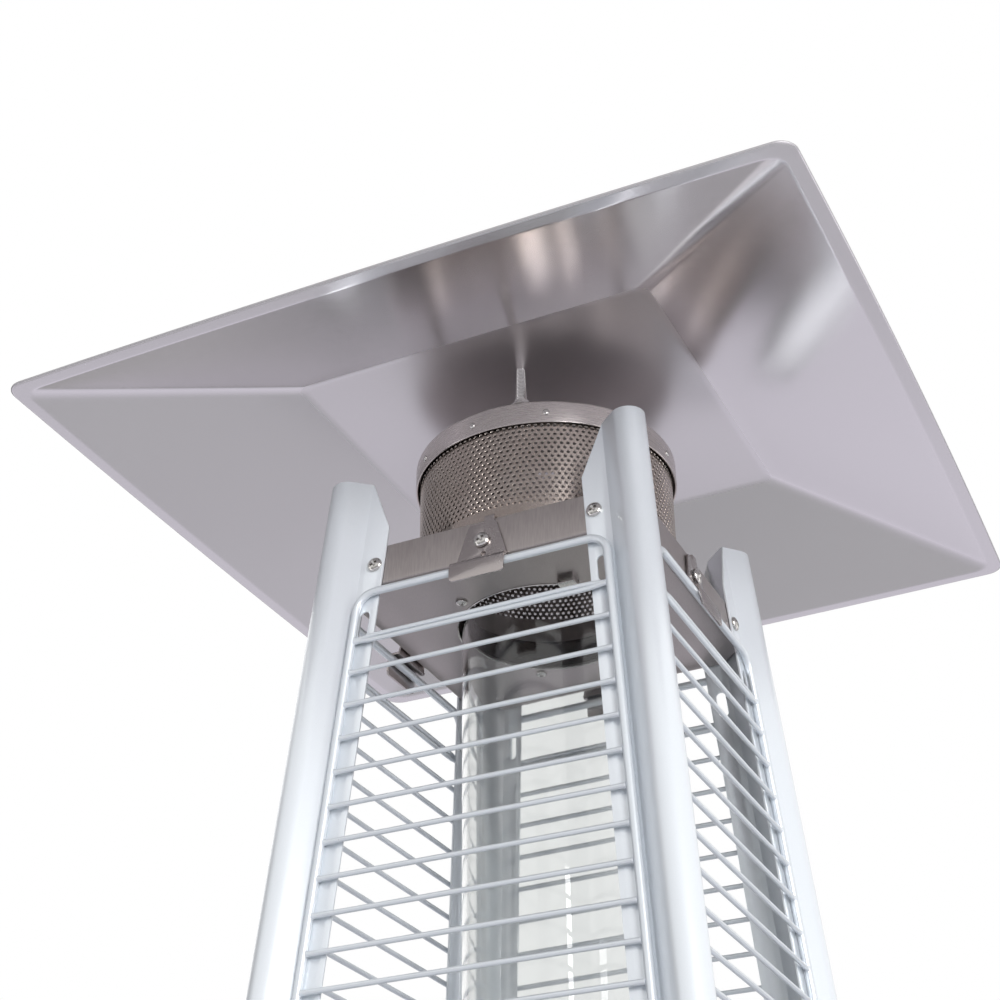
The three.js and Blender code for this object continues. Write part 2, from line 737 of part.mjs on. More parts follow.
// The hinge line runs along the left post's flange. Its +Z is up that line, +Y into the heater.
function onHinge(z) {
  const up = new THREE.Vector3(taper, taper, 1).normalize();
  const out = new THREE.Vector3(0, -1, taper).normalize();
  const across = up.clone().cross(out);
  const edge = new THREE.Vector3(flangeEdge + hingeOff - faceHalf(z), -faceHalf(z), z);
  return new THREE.Matrix4()
    .makeBasis(across, out.clone().negate(), up)
    .setPosition(edge.addScaledVector(out, hingeOut));
}

function makeDoor() {
  const low = baseHeight + doorGap;
  const high = boxBottom - doorGap;
  const inside = (z) => doorHalf(z) - doorSheet;
  const tub = plate(trapezium(low, high, doorHalf), 0, doorReturn);
  const hollow = plate(trapezium(low + doorSheet, high - doorSheet, inside), doorSheet,
    doorReturn + 1);
  const pan = lean(cut(tub, hollow), 0, -1);

  const bore = pinRadius + gap;
  const leafFace = hingeOut - gap;
  const knuckle = (z0, z1) => ring(bore, knuckleRadius, z0, z1, 16);
  const places = [low + hingeInset, high - hingeInset].map(onHinge);
  const tongues = places.map((place) => {
    const strap = block(0, leafWidth, leafFace - leafSheet, hingeOut + doorSheet / 2,
      gap, knuckleLength);
    return join(strap, knuckle(gap, knuckleLength)).applyMatrix4(place);
  });
  piece("door", join(pan, ...tongues), silverPaint);

  const leaf = join(
    block(-hingeOff - leafWidth, 0, leafFace - leafSheet, leafFace, -knuckleLength, 0),
    knuckle(-knuckleLength, 0),
  );
  const pin = lathe([[0, -knuckleLength - 2], [pinRadius, -knuckleLength - 2],
    [pinRadius, knuckleLength + gap], [pinRadius + 1.5, knuckleLength + gap],
    [pinRadius + 1.5, knuckleLength + 2], [0, knuckleLength + 2]], 16);
  ["lower", "upper"].forEach((level, i) => {
    piece("hinge_leaf_" + level, leaf.clone().applyMatrix4(places[i]), zincSteel);
    piece("hinge_pin_" + level, pin.clone().applyMatrix4(places[i]), zincSteel);
  });

  const knobFoot = screwSetback + gap; // from the sheets' plane out to the door's face
  const neck = knobFoot + handleDepth / 2;
  const crown = knobFoot + handleDepth;
  const knob = lathe([[0, knobFoot], [handleNeck + 3, knobFoot], [handleNeck, knobFoot + 4],
    [handleNeck, neck], [handleRadius, neck + 3], [handleRadius, crown - 3],
    [handleRadius - 3, crown], [0, crown]], 24)
    .applyMatrix4(onFront(doorHalf(handleHeight) - handleInset, handleHeight));
  piece("door_handle", knob, zincSteel);
}

// ---- Base tray, axle and wheels -----------------------------------------------------------

function makeBase() {
  piece("base_tray", tray(0, baseHeight, baseSheet), silverPaint);

  const axleZ = wheelLift + wheelRadius;
  const axleReach = wheelGap + wheelRadius; // from the posts' face out to the axle
  const axleY = faceHalf(axleZ) + axleReach;
  const bracketBack = screwSetback - gap;
  const bracketTop = baseHeight - earFoot / 2;
  const along = (radius, halfSpan) =>
    bar(radius, -halfSpan, halfSpan, 20).rotateY(quarter).translate(0, axleY, axleZ);

  const earOutline = new THREE.Shape();
  earOutline.moveTo(axleReach, axleZ - earRadius);
  earOutline.absarc(axleReach, axleZ, earRadius, -quarter, quarter, false);
  earOutline.lineTo(-bracketBack, bracketTop);
  earOutline.lineTo(-bracketBack, earFoot);
  const ear = new THREE.ExtrudeGeometry(earOutline, {
    depth: earSheet,
    bevelEnabled: false,
    curveSegments: 6,
  })
    .rotateX(quarter)
    .rotateZ(quarter);
  const web = block(-earHalfSpan, earHalfSpan, -bracketBack, earSheet - bracketBack,
    earFoot, bracketTop);
  const blank = join(ear.clone().translate(earHalfSpan - earSheet, 0, 0),
    ear.clone().translate(-earHalfSpan, 0, 0), web);
  const bracket = cut(lean(blank, 0, 1), along(axleRadius + gap, earHalfSpan + 1));
  piece("wheel_bracket", bracket, silverPaint);

  const wheelFace = earHalfSpan + 1;
  const axleEnd = wheelFace + wheelWidth + 1;
  const axle = join(along(axleRadius, axleEnd + 1),
    along(axleHead, 1.5).translate(axleEnd + 1.5, 0, 0),
    along(axleHead, 1.5).translate(-axleEnd - 1.5, 0, 0));
  piece("wheel_axle", axle, zincSteel);

  const w = wheelWidth / 2;
  const bore = axleRadius + gap;
  const r = wheelRadius;
  const hub = 3 * axleRadius;
  const wheel = lathe([[bore, -w], [hub, -w], [hub, 5 - w], [r - 11, 5 - w], [r - 11, -w],
    [r - 3, -w], [r, 4 - w], [r, w - 4], [r - 3, w], [r - 11, w], [r - 11, w - 5],
    [hub, w - 5], [hub, w], [bore, w], [bore, -w]], 20).rotateY(quarter);
  const wheelX = wheelFace + w;
  piece("wheel_right", wheel, blackPlastic).position.set(wheelX, axleY, axleZ);
  piece("wheel_left", wheel, blackPlastic).position.set(-wheelX, axleY, axleZ);
}

makeBase();
makePanels();
makeDoor();
makeBurner();
makeControls();
makePosts();
makeGuards();
makeTop();

export default heater;
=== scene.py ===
import math

import bpy
import numpy as np
from mathutils import Matrix, Vector


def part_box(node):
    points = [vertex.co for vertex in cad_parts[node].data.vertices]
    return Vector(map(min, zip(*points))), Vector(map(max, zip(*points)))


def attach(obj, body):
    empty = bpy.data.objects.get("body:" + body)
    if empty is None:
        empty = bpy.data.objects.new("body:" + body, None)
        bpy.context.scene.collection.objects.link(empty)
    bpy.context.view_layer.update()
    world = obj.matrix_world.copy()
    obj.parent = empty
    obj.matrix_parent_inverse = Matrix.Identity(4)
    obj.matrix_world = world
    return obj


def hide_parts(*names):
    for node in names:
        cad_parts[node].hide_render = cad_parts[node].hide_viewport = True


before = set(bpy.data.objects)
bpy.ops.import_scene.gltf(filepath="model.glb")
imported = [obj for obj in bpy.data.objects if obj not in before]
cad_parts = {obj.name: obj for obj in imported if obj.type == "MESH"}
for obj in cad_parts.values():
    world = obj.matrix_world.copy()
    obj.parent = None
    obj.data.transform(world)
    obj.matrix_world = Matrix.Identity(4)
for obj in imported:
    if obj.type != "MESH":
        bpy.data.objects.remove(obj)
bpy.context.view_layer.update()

# Lengths below are in millimetres until a mesh is finished; Blender itself works in metres.
MM = 0.001
SIDES = ("front", "right", "back", "left")
CORNERS = ("back_right", "back_left", "front_left", "front_right")
scene = bpy.context.scene


def box_mm(node):
    low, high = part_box(node)
    return np.array(low) / MM, np.array(high) / MM


# ---- Places taken from the frame -------------------------

plate_low, plate_high = box_mm("top_plate")
plate_z, plate_half = plate_low[2], plate_high[0]
rim_z, reflector_half = box_mm("reflector")[0][2], box_mm("reflector")[1][0]
plateau_top = box_mm("reflector")[1][2]
cap_low, cap_high = box_mm("screen_cap")
screen_low, screen_high = box_mm("flame_screen")
tube_low, tube_high = box_mm("glass_tube")
box_low, box_high = box_mm("burner_box")
post_top = box_mm("upper_post_front_right")[1][2]
post_joint = box_mm("lower_post_front_right")[1][2]
post_foot = box_mm("lower_post_front_right")[0][2]
TAPER = (box_high[0] - plate_half) / (plate_z - box_low[2])
TILT = math.atan(TAPER)
GAP = 0.3
SETBACK = 1.5  # from the outer face of the post flanges back to the sheets behind them


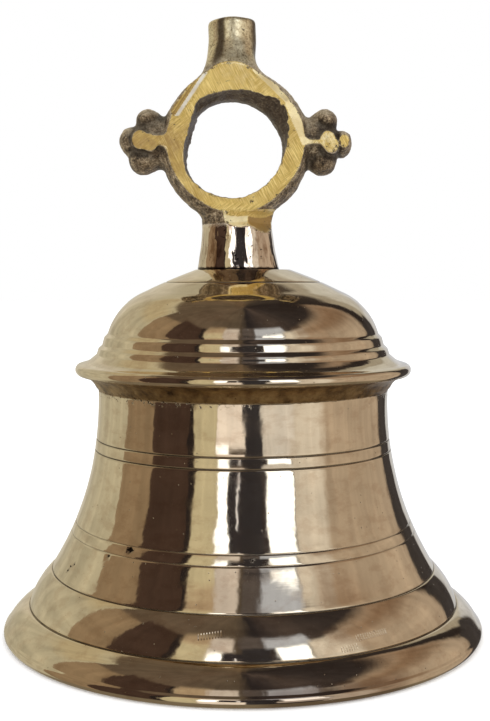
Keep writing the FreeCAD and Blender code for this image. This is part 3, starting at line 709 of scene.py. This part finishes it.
def combined(x, y, z=0.0):
    return give("CombineXYZ", 0, {"X": x, "Y": y, "Z": z})


def ramp(factor, stops):
    made = node("ValToRGB", {"Fac": factor})
    scale = made.color_ramp
    while len(scale.elements) < len(stops):
        scale.elements.new(1.0)
    for element, (place, colour) in zip(scale.elements, stops):
        element.position = place
        element.color = (*colour, 1)
    return Value(made.outputs["Color"])


def coats(colour, *layers):
    """Colour under layers of (mask, tint), each laid over those before it."""
    for mask, tint in layers:
        ends = [end if isinstance(end, Value) else (*end, 1) for end in (colour, tint)]
        colour = give("Mix", 2, {0: mask, 6: ends[0], 7: ends[1]}, data_type="RGBA")
    return colour


def blend(share, first, second):
    """The number between first and second at that share."""
    return give("MapRange", 0, {"Value": share, "To Min": first, "To Max": second})


def edge(value, place, blur):
    """0 below place and 1 above it, with a soft edge."""
    return give("MapRange", 0, {"Value": value, "From Min": place - blur / 2, "From Max": place + blur / 2},
                interpolation_type="SMOOTHSTEP")


def within(value, low, high, soft):
    return edge(value, low, soft) * (1 - edge(value, high, soft))


def either(*values):
    """The largest of some values."""
    result = values[0]
    for value in values[1:]:
        result = maths("MAXIMUM", result, value)
    return result


def millimetres():
    """Place on a piece in the shared frame, in millimetres."""
    return give("VectorMath", 0, {0: give("TexCoord", "Object"), "Scale": 1 / MM}, operation="SCALE")


def stretched(where, factors, turn=(0, 0, 0)):
    """Coordinates turned and then scaled per axis."""
    turned = give("VectorRotate", 0, {"Vector": where, "Rotation": turn}, rotation_type="EULER_XYZ")
    return give("VectorMath", 0, {0: turned, 1: factors}, operation="MULTIPLY")


def grain(where, size, detail=2.0, roughness=0.5):
    """Noise from 0 to 1 with lumps about size wide."""
    return give("TexNoise", "Fac", {
        "Vector": where, "Scale": 0.6 / size, "Detail": detail, "Roughness": roughness})


def stored(*names):
    """The numbers that store() kept under some names."""
    return [give("Attribute", "Fac", attribute_name=name) for name in names]


def relief(*layers):
    """Normal of reliefs laid one over another; each is a height and its depth in millimetres."""
    normal = {}
    for height, depth in layers:
        normal = {"Normal": give("Bump", "Normal", {
            "Height": height, "Distance": depth * MM, "Strength": 1.0, **normal})}
    return normal


def new_material(name, base, roughness, metallic=1.0, build=None):
    """A plain material, or one whose main sockets build() gives."""
    material = bpy.data.materials.new(name)
    material.use_nodes = True
    Value.tree = material.node_tree
    shader = Value.tree.nodes["Principled BSDF"]
    shader.inputs["Base Color"].default_value = (*base, 1)
    shader.inputs["Roughness"].default_value = roughness
    shader.inputs["Metallic"].default_value = metallic
    for socket, value in (build() if build else {}).items():
        Value.tree.links.new(value.socket, shader.inputs[socket])
    return material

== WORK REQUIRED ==
Exactly as they stand, please print the lines from the first line of the records above down to the line that includes "const pan = lean(cut(tub, hollow), 0, -1);", both of those included and no others.

== RESULT ==
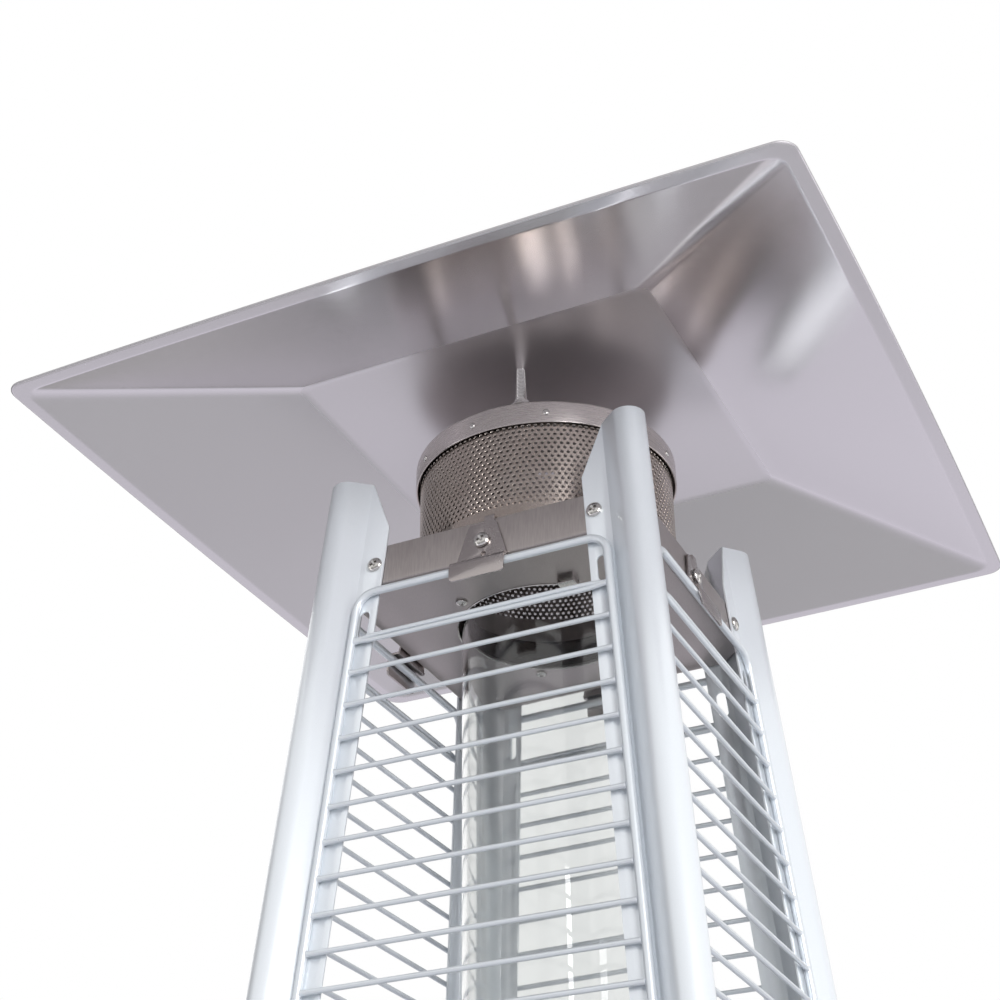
The three.js and Blender code for this object continues. Write part 2, from line 737 of part.mjs on. More parts follow.
// The hinge line runs along the left post's flange. Its +Z is up that line, +Y into the heater.
function onHinge(z) {
  const up = new THREE.Vector3(taper, taper, 1).normalize();
  const out = new THREE.Vector3(0, -1, taper).normalize();
  const across = up.clone().cross(out);
  const edge = new THREE.Vector3(flangeEdge + hingeOff - faceHalf(z), -faceHalf(z), z);
  return new THREE.Matrix4()
    .makeBasis(across, out.clone().negate(), up)
    .setPosition(edge.addScaledVector(out, hingeOut));
}

function makeDoor() {
  const low = baseHeight + doorGap;
  const high = boxBottom - doorGap;
  const inside = (z) => doorHalf(z) - doorSheet;
  const tub = plate(trapezium(low, high, doorHalf), 0, doorReturn);
  const hollow = plate(trapezium(low + doorSheet, high - doorSheet, inside), doorSheet,
    doorReturn + 1);
  const pan = lean(cut(tub, hollow), 0, -1);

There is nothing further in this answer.